**Work required**
Print out the entries below with no edits.

**Supplied information**
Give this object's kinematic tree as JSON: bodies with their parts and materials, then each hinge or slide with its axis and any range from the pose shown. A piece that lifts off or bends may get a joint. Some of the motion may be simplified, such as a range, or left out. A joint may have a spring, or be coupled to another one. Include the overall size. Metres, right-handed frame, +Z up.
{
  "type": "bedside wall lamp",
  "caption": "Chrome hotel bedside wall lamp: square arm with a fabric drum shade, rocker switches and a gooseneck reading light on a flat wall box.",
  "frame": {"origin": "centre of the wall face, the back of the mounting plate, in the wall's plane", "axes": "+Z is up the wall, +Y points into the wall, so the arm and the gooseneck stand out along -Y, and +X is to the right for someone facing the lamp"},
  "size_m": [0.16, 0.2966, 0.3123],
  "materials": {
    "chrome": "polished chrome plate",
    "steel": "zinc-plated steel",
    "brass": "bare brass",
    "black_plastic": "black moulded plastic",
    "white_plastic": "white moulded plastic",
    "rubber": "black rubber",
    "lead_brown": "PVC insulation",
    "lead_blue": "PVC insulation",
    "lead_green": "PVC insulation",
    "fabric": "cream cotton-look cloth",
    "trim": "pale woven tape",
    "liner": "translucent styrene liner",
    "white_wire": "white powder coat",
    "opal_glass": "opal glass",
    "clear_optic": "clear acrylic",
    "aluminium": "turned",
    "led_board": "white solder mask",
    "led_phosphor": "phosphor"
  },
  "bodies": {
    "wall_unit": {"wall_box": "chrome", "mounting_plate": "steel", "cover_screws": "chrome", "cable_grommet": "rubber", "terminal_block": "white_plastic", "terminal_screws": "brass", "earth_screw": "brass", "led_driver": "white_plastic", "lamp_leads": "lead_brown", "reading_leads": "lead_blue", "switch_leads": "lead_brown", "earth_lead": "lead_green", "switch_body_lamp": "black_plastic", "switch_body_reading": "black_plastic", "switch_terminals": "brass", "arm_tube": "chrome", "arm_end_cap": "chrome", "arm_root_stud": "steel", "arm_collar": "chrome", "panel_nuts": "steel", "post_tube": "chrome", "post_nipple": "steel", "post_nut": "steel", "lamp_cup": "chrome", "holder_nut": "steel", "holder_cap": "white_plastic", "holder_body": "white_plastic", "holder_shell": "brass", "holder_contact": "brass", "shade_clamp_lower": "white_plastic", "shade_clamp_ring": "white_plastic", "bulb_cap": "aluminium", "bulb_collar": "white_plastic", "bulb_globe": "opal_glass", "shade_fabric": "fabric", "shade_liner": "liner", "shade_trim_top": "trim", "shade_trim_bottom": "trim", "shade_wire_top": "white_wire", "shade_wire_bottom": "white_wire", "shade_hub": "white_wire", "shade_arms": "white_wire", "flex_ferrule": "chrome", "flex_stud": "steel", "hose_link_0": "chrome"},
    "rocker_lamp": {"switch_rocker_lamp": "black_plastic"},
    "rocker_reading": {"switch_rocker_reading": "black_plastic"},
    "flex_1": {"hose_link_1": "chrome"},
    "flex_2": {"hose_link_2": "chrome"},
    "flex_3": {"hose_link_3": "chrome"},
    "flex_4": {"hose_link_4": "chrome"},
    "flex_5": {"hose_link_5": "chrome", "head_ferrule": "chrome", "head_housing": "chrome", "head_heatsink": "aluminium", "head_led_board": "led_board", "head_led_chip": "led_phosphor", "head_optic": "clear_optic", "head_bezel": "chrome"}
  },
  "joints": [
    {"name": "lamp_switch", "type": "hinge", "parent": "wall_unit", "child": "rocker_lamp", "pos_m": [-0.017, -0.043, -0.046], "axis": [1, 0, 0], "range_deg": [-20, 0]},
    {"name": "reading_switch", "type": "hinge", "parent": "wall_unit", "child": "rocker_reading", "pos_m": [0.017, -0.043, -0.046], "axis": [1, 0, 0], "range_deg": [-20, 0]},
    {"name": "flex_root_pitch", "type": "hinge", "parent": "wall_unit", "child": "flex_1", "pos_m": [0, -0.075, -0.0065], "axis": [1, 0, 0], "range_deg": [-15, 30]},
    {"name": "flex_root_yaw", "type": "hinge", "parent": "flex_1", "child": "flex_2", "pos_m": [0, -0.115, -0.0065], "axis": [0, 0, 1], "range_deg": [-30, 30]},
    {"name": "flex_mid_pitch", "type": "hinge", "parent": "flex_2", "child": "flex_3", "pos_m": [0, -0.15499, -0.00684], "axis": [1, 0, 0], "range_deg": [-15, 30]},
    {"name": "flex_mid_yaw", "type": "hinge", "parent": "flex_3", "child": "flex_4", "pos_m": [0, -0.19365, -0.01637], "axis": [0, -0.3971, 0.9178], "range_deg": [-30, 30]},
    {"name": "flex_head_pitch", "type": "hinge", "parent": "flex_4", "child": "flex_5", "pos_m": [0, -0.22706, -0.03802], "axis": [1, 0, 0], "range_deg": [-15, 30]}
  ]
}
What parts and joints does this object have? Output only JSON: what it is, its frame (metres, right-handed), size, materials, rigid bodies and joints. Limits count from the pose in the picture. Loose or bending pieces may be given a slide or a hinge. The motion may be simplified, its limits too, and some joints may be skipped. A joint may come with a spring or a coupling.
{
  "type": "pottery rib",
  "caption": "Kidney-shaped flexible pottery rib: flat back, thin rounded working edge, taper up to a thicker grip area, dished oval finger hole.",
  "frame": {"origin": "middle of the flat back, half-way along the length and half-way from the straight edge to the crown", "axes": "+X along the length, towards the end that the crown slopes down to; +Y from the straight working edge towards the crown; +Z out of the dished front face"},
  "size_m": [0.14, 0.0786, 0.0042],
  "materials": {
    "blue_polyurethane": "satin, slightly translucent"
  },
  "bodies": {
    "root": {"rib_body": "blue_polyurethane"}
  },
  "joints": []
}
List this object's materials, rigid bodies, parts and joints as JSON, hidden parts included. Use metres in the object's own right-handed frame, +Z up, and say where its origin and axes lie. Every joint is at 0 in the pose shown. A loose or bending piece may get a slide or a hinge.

**Output for this task**
Give this object's kinematic tree as JSON: bodies with their parts and materials, then each hinge or slide with its axis and any range from the pose shown. A piece that lifts off or bends may get a joint. Some of the motion may be simplified, such as a range, or left out. A joint may have a spring, or be coupled to another one. Include the overall size. Metres, right-handed frame, +Z up.
{
  "type": "bedside wall lamp",
  "caption": "Chrome hotel bedside wall lamp: square arm with a fabric drum shade, rocker switches and a gooseneck reading light on a flat wall box.",
  "frame": {"origin": "centre of the wall face, the back of the mounting plate, in the wall's plane", "axes": "+Z is up the wall, +Y points into the wall, so the arm and the gooseneck stand out along -Y, and +X is to the right for someone facing the lamp"},
  "size_m": [0.16, 0.2966, 0.3123],
  "materials": {
    "chrome": "polished chrome plate",
    "steel": "zinc-plated steel",
    "brass": "bare brass",
    "black_plastic": "black moulded plastic",
    "white_plastic": "white moulded plastic",
    "rubber": "black rubber",
    "lead_brown": "PVC insulation",
    "lead_blue": "PVC insulation",
    "lead_green": "PVC insulation",
    "fabric": "cream cotton-look cloth",
    "trim": "pale woven tape",
    "liner": "translucent styrene liner",
    "white_wire": "white powder coat",
    "opal_glass": "opal glass",
    "clear_optic": "clear acrylic",
    "aluminium": "turned",
    "led_board": "white solder mask",
    "led_phosphor": "phosphor"
  },
  "bodies": {
    "wall_unit": {"wall_box": "chrome", "mounting_plate": "steel", "cover_screws": "chrome", "cable_grommet": "rubber", "terminal_block": "white_plastic", "terminal_screws": "brass", "earth_screw": "brass", "led_driver": "white_plastic", "lamp_leads": "lead_brown", "reading_leads": "lead_blue", "switch_leads": "lead_brown", "earth_lead": "lead_green", "switch_body_lamp": "black_plastic", "switch_body_reading": "black_plastic", "switch_terminals": "brass", "arm_tube": "chrome", "arm_end_cap": "chrome", "arm_root_stud": "steel", "arm_collar": "chrome", "panel_nuts": "steel", "post_tube": "chrome", "post_nipple": "steel", "post_nut": "steel", "lamp_cup": "chrome", "holder_nut": "steel", "holder_cap": "white_plastic", "holder_body": "white_plastic", "holder_shell": "brass", "holder_contact": "brass", "shade_clamp_lower": "white_plastic", "shade_clamp_ring": "white_plastic", "bulb_cap": "aluminium", "bulb_collar": "white_plastic", "bulb_globe": "opal_glass", "shade_fabric": "fabric", "shade_liner": "liner", "shade_trim_top": "trim", "shade_trim_bottom": "trim", "shade_wire_top": "white_wire", "shade_wire_bottom": "white_wire", "shade_hub": "white_wire", "shade_arms": "white_wire", "flex_ferrule": "chrome", "flex_stud": "steel", "hose_link_0": "chrome"},
    "rocker_lamp": {"switch_rocker_lamp": "black_plastic"},
    "rocker_reading": {"switch_rocker_reading": "black_plastic"},
    "flex_1": {"hose_link_1": "chrome"},
    "flex_2": {"hose_link_2": "chrome"},
    "flex_3": {"hose_link_3": "chrome"},
    "flex_4": {"hose_link_4": "chrome"},
    "flex_5": {"hose_link_5": "chrome", "head_ferrule": "chrome", "head_housing": "chrome", "head_heatsink": "aluminium", "head_led_board": "led_board", "head_led_chip": "led_phosphor", "head_optic": "clear_optic", "head_bezel": "chrome"}
  },
  "joints": [
    {"name": "lamp_switch", "type": "hinge", "parent": "wall_unit", "child": "rocker_lamp", "pos_m": [-0.017, -0.043, -0.046], "axis": [1, 0, 0], "range_deg": [-20, 0]},
    {"name": "reading_switch", "type": "hinge", "parent": "wall_unit", "child": "rocker_reading", "pos_m": [0.017, -0.043, -0.046], "axis": [1, 0, 0], "range_deg": [-20, 0]},
    {"name": "flex_root_pitch", "type": "hinge", "parent": "wall_unit", "child": "flex_1", "pos_m": [0, -0.075, -0.0065], "axis": [1, 0, 0], "range_deg": [-15, 30]},
    {"name": "flex_root_yaw", "type": "hinge", "parent": "flex_1", "child": "flex_2", "pos_m": [0, -0.115, -0.0065], "axis": [0, 0, 1], "range_deg": [-30, 30]},
    {"name": "flex_mid_pitch", "type": "hinge", "parent": "flex_2", "child": "flex_3", "pos_m": [0, -0.15499, -0.00684], "axis": [1, 0, 0], "range_deg": [-15, 30]},
    {"name": "flex_mid_yaw", "type": "hinge", "parent": "flex_3", "child": "flex_4", "pos_m": [0, -0.19365, -0.01637], "axis": [0, -0.3971, 0.9178], "range_deg": [-30, 30]},
    {"name": "flex_head_pitch", "type": "hinge", "parent": "flex_4", "child": "flex_5", "pos_m": [0, -0.22706, -0.03802], "axis": [1, 0, 0], "range_deg": [-15, 30]}
  ]
}
What parts and joints does this object have? Output only JSON: what it is, its frame (metres, right-handed), size, materials, rigid bodies and joints. Limits count from the pose in the picture. Loose or bending pieces may be given a slide or a hinge. The motion may be simplified, its limits too, and some joints may be skipped. A joint may come with a spring or a coupling.
{
  "type": "pottery rib",
  "caption": "Kidney-shaped flexible pottery rib: flat back, thin rounded working edge, taper up to a thicker grip area, dished oval finger hole.",
  "frame": {"origin": "middle of the flat back, half-way along the length and half-way from the straight edge to the crown", "axes": "+X along the length, towards the end that the crown slopes down to; +Y from the straight working edge towards the crown; +Z out of the dished front face"},
  "size_m": [0.14, 0.0786, 0.0042],
  "materials": {
    "blue_polyurethane": "satin, slightly translucent"
  },
  "bodies": {
    "root": {"rib_body": "blue_polyurethane"}
  },
  "joints": []
}
List this object's materials, rigid bodies, parts and joints as JSON, hidden parts included. Use metres in the object's own right-handed frame, +Z up, and say where its origin and axes lie. Every joint is at 0 in the pose shown. A loose or bending piece may get a slide or a hinge.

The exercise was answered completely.